Years ago in my dentist's in some random woman's magazine there was a filled in "How is your sex life" questionaire. Evidently the lady who completed it in had decided against sending it in and donated the mag to the densists waiting room having forgot she answered the questionaire. Right, the husband of the lady's occupation was a dentist (oops) and let's put it this way, he wasn't ticking her boxes, which she'd clearly explained by the ticking of boxes. The sex-life was non existant and yes, she had considered having an affair. What made me laugh out loud though was that her male sexual fantasy figure was Des O' Connor.
I have an NHS dentist
who also stocks a number of Word backcopies.
You're lucky to be able to find one.
An NHS dentist, that is. It seems lots of practices, NHS or not, use the same company to supply their mags, because my dentist too has Word available in the rack for a quick pre-torture perusal.

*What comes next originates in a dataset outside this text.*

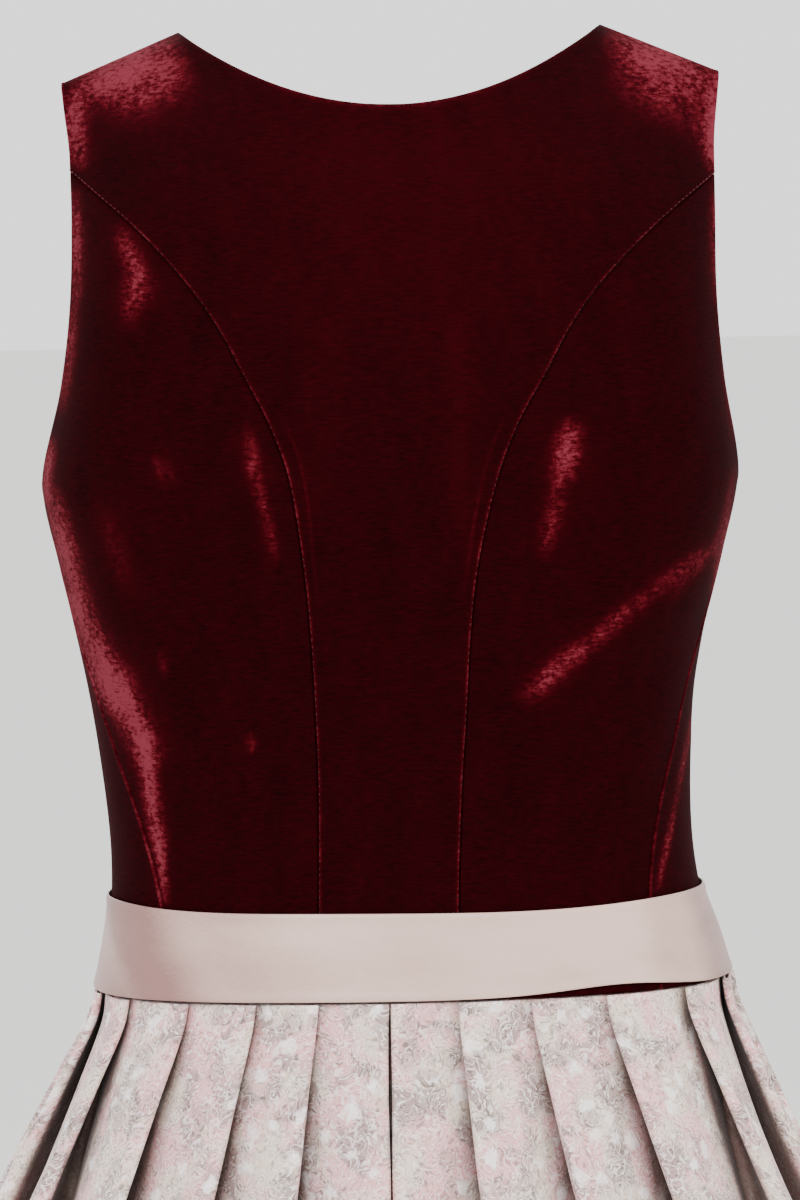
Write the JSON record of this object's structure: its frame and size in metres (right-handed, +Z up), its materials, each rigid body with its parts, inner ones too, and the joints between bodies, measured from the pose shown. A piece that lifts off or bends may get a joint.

Was this the result of some cunning scheming from Messrs E & H, or is it just that whoever runs the Mag supply company likes a bit of Supertramp when he's relaxing?
Yep, me too!
I first spotted Word in the dentist as well actually. Was quite irritated when I couldn't finish reading the article...
Root Canal
At the dentist tomorrow, will let you know if there's any fresh copies in. Somehow I doubt it though. Oh the joy, it's quite sad when you look forward to finishing work early to attend the Dentist isn't it?